= Given problem =
Reproduce all of the listing below without alteration.

= Dataset section =
begin
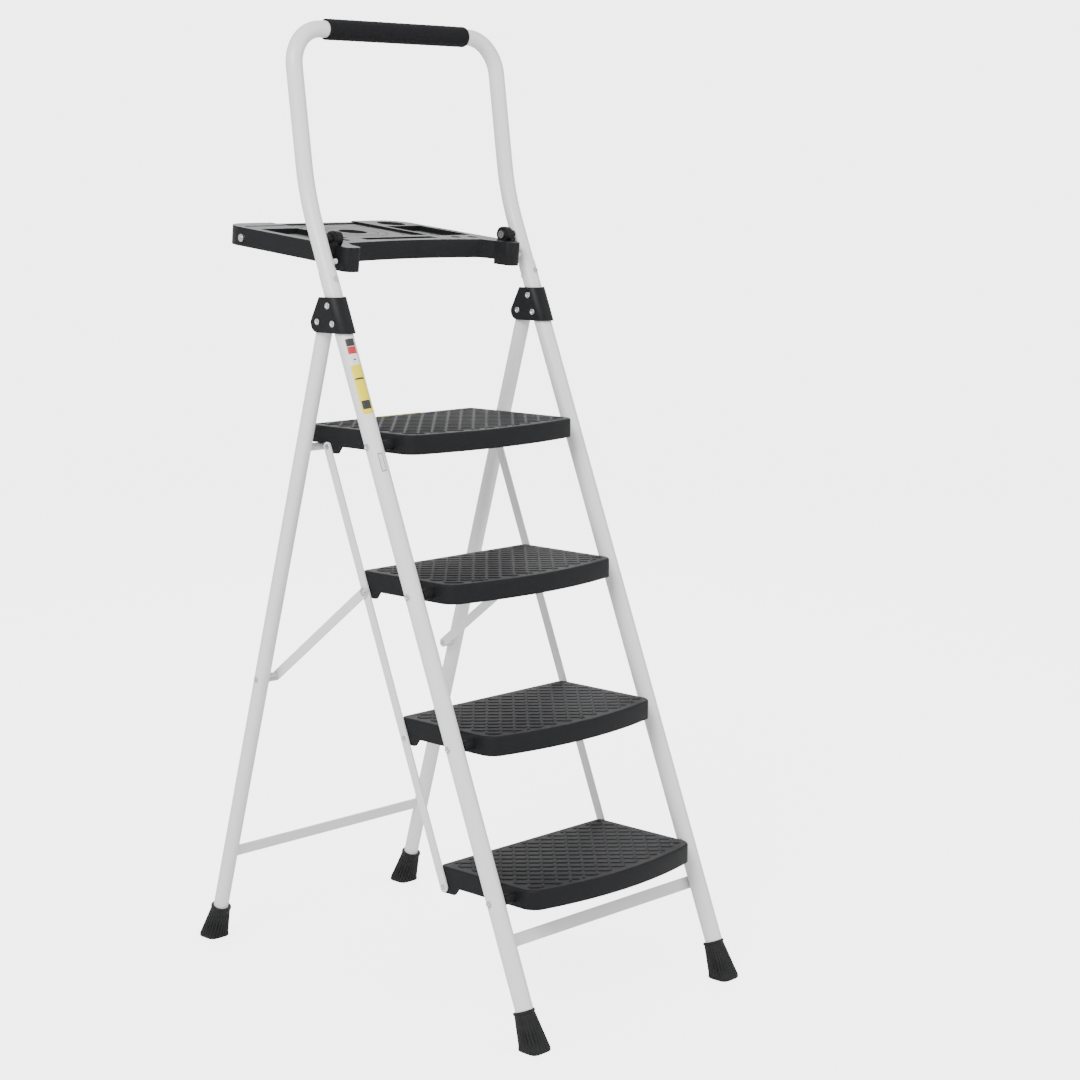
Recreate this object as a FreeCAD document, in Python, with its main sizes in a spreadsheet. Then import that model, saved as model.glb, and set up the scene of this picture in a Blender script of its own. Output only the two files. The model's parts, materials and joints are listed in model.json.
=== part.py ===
import FreeCAD, Part
import math
import os

import Sketcher

Vector = FreeCAD.Vector

# Frame: millimetres, +Z up, the user climbs from -Y, +X is the user's right hand.
# The origin is on the floor, in the middle of the footprint.

os.makedirs("parts", exist_ok=True)
doc = FreeCAD.newDocument("platform_step_ladder")

DRIVING_SIZES = (
    # front frame
    ("half_gauge", 226.0, "middle plane to the axis of a rail or rear leg"),
    ("rail_od", 28.6, "front rail tube, outside"),
    ("rail_wall", 1.5, "front rail tube, wall"),
    ("rail_lean", 21.4, "front rails lean back, degrees"),
    ("rail_top", 1252.0, "end of a rail, measured along it"),
    ("foot_spread", 776.0, "front to rear tube axes on the floor"),
    ("cross_height", 166.0, "height of the front crossbar, along the rails"),
    ("cross_depth", 20.0, "depth of a flat crossbar"),
    ("cross_gauge", 3.0, "thickness of a flat crossbar"),
    # rear frame
    ("leg_od", 25.4, "rear leg tube, outside"),
    ("leg_wall", 1.4, "rear leg tube, wall"),
    ("leg_lean", 16.2, "rear legs lean forward going up, degrees"),
    ("leg_setback", 32.2, "rear leg pivot behind the rail axis, square to it"),
    ("leg_end", 9.0, "rear leg tube above its pivot"),
    ("rear_cross_height", 161.0, "height of the lower rear crossbar"),
    ("latch_height", 875.0, "height of the round latch bar"),
    ("latch_set", 10.5, "round latch bar behind the rear leg axis, square to it"),
    ("latch_od", 13.0, "round latch bar, outside"),
    ("brace_height", 481.0, "height of the brace pivot on the rear leg"),
    # handrail
    ("hand_od", 27.0, "handrail tube, outside"),
    ("hand_wall", 1.2, "handrail tube, wall"),
    ("screw_set", 18.0, "handrail screws below the rail end"),
    ("spigot_len", 50.0, "swaged end of the handrail inside a rail"),
    ("hand_straight", 74.0, "straight handrail above the rail, to the side bend"),
    ("hand_bend", 420.0, "radius of the side bend"),
    ("hand_lean", 7.5, "handrail lean above the side bend, degrees"),
    ("hand_top", 1545.0, "height of the handrail's top axis"),
    ("corner_bend", 62.0, "radius of the top corners, on the axis"),
    ("grip_len", 308.0, "foam grip"),
    ("grip_od", 34.0, "foam grip, outside"),
    # knuckles
    ("sleeve_od", 37.2, "knuckle, outside"),
    ("cheek_gap", 28.8, "space between the two cheeks of a knuckle"),
    ("clamp_rise", 26.0, "upper clamp rivet above the leg pivot"),
    ("clamp_drop", 2.0, "lower clamp rivet below the leg pivot"),
    ("knuckle_rise", 39.0, "knuckle top above the leg pivot"),
    ("knuckle_drop", 17.0, "knuckle bottom below the leg pivot"),
    ("knuckle_rear", 16.5, "knuckle behind the leg pivot"),
    # feet
    ("sole_width", 42.0, "rubber sole across"),
    ("sole_length", 41.0, "rubber sole front to back"),
    ("boot_height", 44.0, "flared part of a foot"),
    ("collar_top", 62.0, "top of a foot's collar, along the tube"),
    ("collar_od", 35.0, "collar of a foot"),
    ("front_shift", 1.5, "front sole behind its tube axis"),
    ("rear_shift", 3.0, "rear sole behind its tube axis"),
    # steps
    ("first_step", 215.0, "height of the lowest step's front pivot"),
    ("step_rise", 227.0, "height between step pivots"),
    ("step_half", 189.0, "half the width of a step"),
    ("step_front", 42.0, "side of the front edge ahead of the pivot"),
    ("step_bow", 26.0, "middle of the front edge ahead of its sides"),
    ("step_rear", 164.0, "rear edge behind the pivot"),
    ("platform_rear", 206.0, "rear edge of the top step behind its pivot"),
    ("step_crown", 17.0, "top of the tread above the pivot"),
    ("step_skirt", 14.0, "lower edge of the skirt below the pivot"),
    ("step_wall", 3.2, "wall of a step"),
    ("lug_drop", 26.0, "lower edge of a rear lug below the pivot"),
    ("tie_back", 150.0, "rear pivot of a step behind its front pivot"),
    ("tie_drop", 16.0, "rear pivot of a step below its front pivot"),
    # flat bars
    ("strap_width", 16.0, "width of tie bars and brace links"),
    ("strap_gauge", 2.5, "thickness of tie bars and brace links"),
    ("strap_gap", 1.2, "air between a step and its tie bar"),
    ("link_gap", 1.4, "air between a tie bar and a brace link"),
    # tray
    ("tray_pivot_rise", 1215.0, "height of the tray's pivot"),
    ("tray_tilt", 6.0, "tray rises towards its rear edge, degrees"),
    ("tray_half", 197.5, "half the width of the tray"),
    ("tray_rear", 279.0, "rear edge of the tray behind its pivot"),
    ("tray_prong", 40.0, "prong ahead of the pivot"),
    ("prong_drop", 8.0, "prong below the rim"),
    ("tray_below", 9.5, "tray top below its pivot"),
    ("tray_depth", 31.0, "depth of the tray's rim"),
    ("tray_wall", 3.0, "wall of the tray"),
    ("tray_plate", 3.4, "plate of the tray"),
    ("pocket_depth", 8.0, "depth of the tray's pockets"),
    ("ear_od", 26.0, "round ear on each side of the tray"),
    ("ear_width", 12.0, "round ear across"),
    ("stud_od", 9.0, "stop stud under each ear"),
    ("stud_drop", 35.0, "stop stud below the tray's pivot"),
    ("stud_reach", 10.0, "stop stud inside the handrail tube's face"),
    ("holder_u", 174.0, "middle of the round holder behind the pivot"),
    # fits
    ("pivot_rivet", 8.0, "shank of a main pivot rivet"),
    ("small_rivet", 6.0, "shank of a small rivet or screw"),
    ("running_fit", 0.06, "radial air in a pivot"),
    ("seat_fit", 0.05, "radial air where fixed pieces meet"),
    ("side_gap", 0.6, "air beside a moving piece"),
)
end
= Correct output =
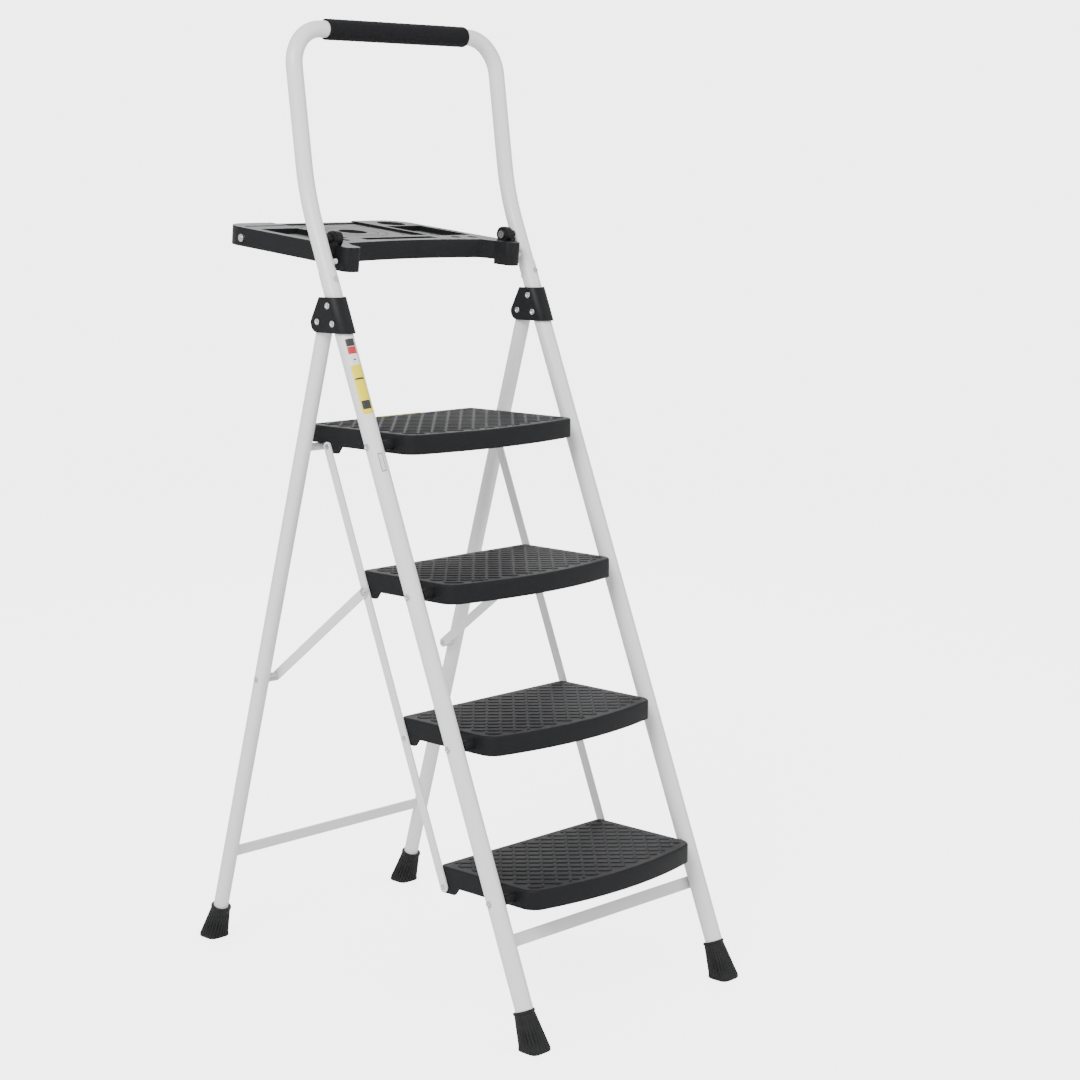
Recreate this object as a FreeCAD document, in Python, with its main sizes in a spreadsheet. Then import that model, saved as model.glb, and set up the scene of this picture in a Blender script of its own. Output only the two files. The model's parts, materials and joints are listed in model.json.
=== part.py ===
import FreeCAD, Part
import math
import os

import Sketcher

Vector = FreeCAD.Vector

# Frame: millimetres, +Z up, the user climbs from -Y, +X is the user's right hand.
# The origin is on the floor, in the middle of the footprint.

os.makedirs("parts", exist_ok=True)
doc = FreeCAD.newDocument("platform_step_ladder")

DRIVING_SIZES = (
    # front frame
    ("half_gauge", 226.0, "middle plane to the axis of a rail or rear leg"),
    ("rail_od", 28.6, "front rail tube, outside"),
    ("rail_wall", 1.5, "front rail tube, wall"),
    ("rail_lean", 21.4, "front rails lean back, degrees"),
    ("rail_top", 1252.0, "end of a rail, measured along it"),
    ("foot_spread", 776.0, "front to rear tube axes on the floor"),
    ("cross_height", 166.0, "height of the front crossbar, along the rails"),
    ("cross_depth", 20.0, "depth of a flat crossbar"),
    ("cross_gauge", 3.0, "thickness of a flat crossbar"),
    # rear frame
    ("leg_od", 25.4, "rear leg tube, outside"),
    ("leg_wall", 1.4, "rear leg tube, wall"),
    ("leg_lean", 16.2, "rear legs lean forward going up, degrees"),
    ("leg_setback", 32.2, "rear leg pivot behind the rail axis, square to it"),
    ("leg_end", 9.0, "rear leg tube above its pivot"),
    ("rear_cross_height", 161.0, "height of the lower rear crossbar"),
    ("latch_height", 875.0, "height of the round latch bar"),
    ("latch_set", 10.5, "round latch bar behind the rear leg axis, square to it"),
    ("latch_od", 13.0, "round latch bar, outside"),
    ("brace_height", 481.0, "height of the brace pivot on the rear leg"),
    # handrail
    ("hand_od", 27.0, "handrail tube, outside"),
    ("hand_wall", 1.2, "handrail tube, wall"),
    ("screw_set", 18.0, "handrail screws below the rail end"),
    ("spigot_len", 50.0, "swaged end of the handrail inside a rail"),
    ("hand_straight", 74.0, "straight handrail above the rail, to the side bend"),
    ("hand_bend", 420.0, "radius of the side bend"),
    ("hand_lean", 7.5, "handrail lean above the side bend, degrees"),
    ("hand_top", 1545.0, "height of the handrail's top axis"),
    ("corner_bend", 62.0, "radius of the top corners, on the axis"),
    ("grip_len", 308.0, "foam grip"),
    ("grip_od", 34.0, "foam grip, outside"),
    # knuckles
    ("sleeve_od", 37.2, "knuckle, outside"),
    ("cheek_gap", 28.8, "space between the two cheeks of a knuckle"),
    ("clamp_rise", 26.0, "upper clamp rivet above the leg pivot"),
    ("clamp_drop", 2.0, "lower clamp rivet below the leg pivot"),
    ("knuckle_rise", 39.0, "knuckle top above the leg pivot"),
    ("knuckle_drop", 17.0, "knuckle bottom below the leg pivot"),
    ("knuckle_rear", 16.5, "knuckle behind the leg pivot"),
    # feet
    ("sole_width", 42.0, "rubber sole across"),
    ("sole_length", 41.0, "rubber sole front to back"),
    ("boot_height", 44.0, "flared part of a foot"),
    ("collar_top", 62.0, "top of a foot's collar, along the tube"),
    ("collar_od", 35.0, "collar of a foot"),
    ("front_shift", 1.5, "front sole behind its tube axis"),
    ("rear_shift", 3.0, "rear sole behind its tube axis"),
    # steps
    ("first_step", 215.0, "height of the lowest step's front pivot"),
    ("step_rise", 227.0, "height between step pivots"),
    ("step_half", 189.0, "half the width of a step"),
    ("step_front", 42.0, "side of the front edge ahead of the pivot"),
    ("step_bow", 26.0, "middle of the front edge ahead of its sides"),
    ("step_rear", 164.0, "rear edge behind the pivot"),
    ("platform_rear", 206.0, "rear edge of the top step behind its pivot"),
    ("step_crown", 17.0, "top of the tread above the pivot"),
    ("step_skirt", 14.0, "lower edge of the skirt below the pivot"),
    ("step_wall", 3.2, "wall of a step"),
    ("lug_drop", 26.0, "lower edge of a rear lug below the pivot"),
    ("tie_back", 150.0, "rear pivot of a step behind its front pivot"),
    ("tie_drop", 16.0, "rear pivot of a step below its front pivot"),
    # flat bars
    ("strap_width", 16.0, "width of tie bars and brace links"),
    ("strap_gauge", 2.5, "thickness of tie bars and brace links"),
    ("strap_gap", 1.2, "air between a step and its tie bar"),
    ("link_gap", 1.4, "air between a tie bar and a brace link"),
    # tray
    ("tray_pivot_rise", 1215.0, "height of the tray's pivot"),
    ("tray_tilt", 6.0, "tray rises towards its rear edge, degrees"),
    ("tray_half", 197.5, "half the width of the tray"),
    ("tray_rear", 279.0, "rear edge of the tray behind its pivot"),
    ("tray_prong", 40.0, "prong ahead of the pivot"),
    ("prong_drop", 8.0, "prong below the rim"),
    ("tray_below", 9.5, "tray top below its pivot"),
    ("tray_depth", 31.0, "depth of the tray's rim"),
    ("tray_wall", 3.0, "wall of the tray"),
    ("tray_plate", 3.4, "plate of the tray"),
    ("pocket_depth", 8.0, "depth of the tray's pockets"),
    ("ear_od", 26.0, "round ear on each side of the tray"),
    ("ear_width", 12.0, "round ear across"),
    ("stud_od", 9.0, "stop stud under each ear"),
    ("stud_drop", 35.0, "stop stud below the tray's pivot"),
    ("stud_reach", 10.0, "stop stud inside the handrail tube's face"),
    ("holder_u", 174.0, "middle of the round holder behind the pivot"),
    # fits
    ("pivot_rivet", 8.0, "shank of a main pivot rivet"),
    ("small_rivet", 6.0, "shank of a small rivet or screw"),
    ("running_fit", 0.06, "radial air in a pivot"),
    ("seat_fit", 0.05, "radial air where fixed pieces meet"),
    ("side_gap", 0.6, "air beside a moving piece"),
)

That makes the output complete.